Court opinions and journal articles form the foundation for all new legal thinking in the United States, and URL references have become a critical part of those documents in recent years. About 50% of links in Supreme Court cases, and about 70% in some law journals, are dead. Perma.cc, a tool invented in the Harvard Library Innovation lab, was developed to mitigate this problem for the future. Since its creation, Perma.cc has become the legal industry's standard for URL archiving, but there is one glaring issue: it can't do anything about the thousands of links rotting in existing databases.
What it does
We built a web application which takes .JSON and .PDF input, scans files for URLs, creates permalinks for them, and inserts those permalinks into the documents. Then the user can download the permalinked files!
How we built it
This system was built on top of a Node.JS/Express front end. We utilized C on the back end to do our API calls to the Perma.cc API.
Challenges we ran into
One big challenge that we had was handling the messy input data we scraped from CourtListener, a court opinion database with over 5 million different files.

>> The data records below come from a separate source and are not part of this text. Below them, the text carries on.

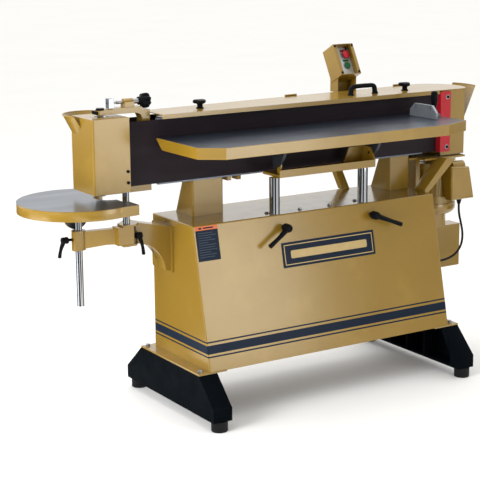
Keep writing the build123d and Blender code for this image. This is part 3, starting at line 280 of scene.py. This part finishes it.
# nodes with two finishes: ground table tops, the mitre head behind its face, the cabinet's top sheet
WORK_TOP_Z = 1.0106
END_TOP_Z = 0.8046
MITRE_FACE_X = 0.4972
CABINET_TOP_Z = 0.7035
made["work_table"] = finish_material("work_table_finish", OCHRE, IRON_TOP, "Z", WORK_TOP_Z)
made["end_table"] = finish_material("end_table_finish", OCHRE, IRON_TOP, "Z", END_TOP_Z)
made["miter_head"] = finish_material("miter_finish", ALLOY, DARK_IRON, "X", MITRE_FACE_X)
made["cabinet_shell"] = finish_material("cabinet_finish", OCHRE, OCHRE_TOP, "Z", CABINET_TOP_Z)

slot_of = {part["node"]: part["material_slot"] for part in frame["record"]["subparts"]}
for node_name, node in nodes.items():
    key = node_name if node_name in made else slot_of[node_name]
    node.data.materials.clear()
    node.data.materials.append(made[key])


def soften(node_name, width, segments=2):
    """Small rounded edges on a CAD node, as a modifier."""
    node = nodes[node_name]
    weld = node.modifiers.new("weld", "WELD")
    weld.merge_threshold = 0.00002
    flat = node.modifiers.new("flat", "DECIMATE")
    flat.decimate_type = "DISSOLVE"
    flat.angle_limit = math.radians(0.6)
    edge = node.modifiers.new("edge", "BEVEL")
    edge.width = width * MM
    edge.segments = segments
    edge.limit_method = "ANGLE"
    edge.angle_limit = math.radians(40)


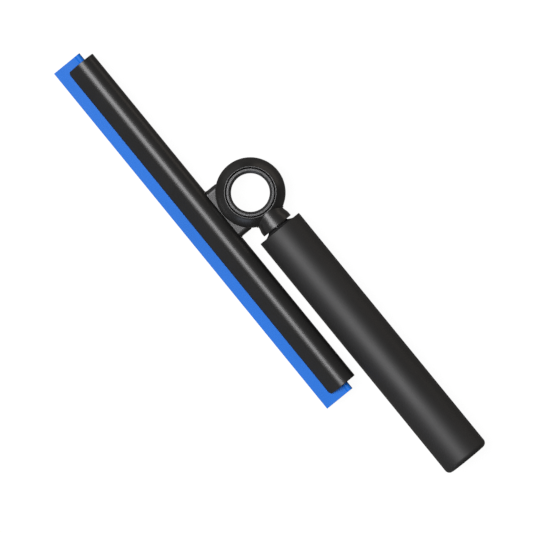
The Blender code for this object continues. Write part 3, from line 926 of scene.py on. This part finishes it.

The URLs were often malformed due to low quality PDF OCR. Additionally, we saw problems with our web front end when attempting to post files to users for download. The segmentation between server and client-side code in Node led to this confusion, which we eventually sorted out by creating a static directory with all converted files.
What's next for PermaCC++
We are in touch with some of Harvard's law journals about adding unrotted documents to their databases and will be discussing with Perma.cc about merging the two tools. The potential for our backend tool is almost limitless with respect to link archiving. If it is set up with a proper web scraping tool, we could begin permalinking virtually any JSON/PDF-based database to halt link rot.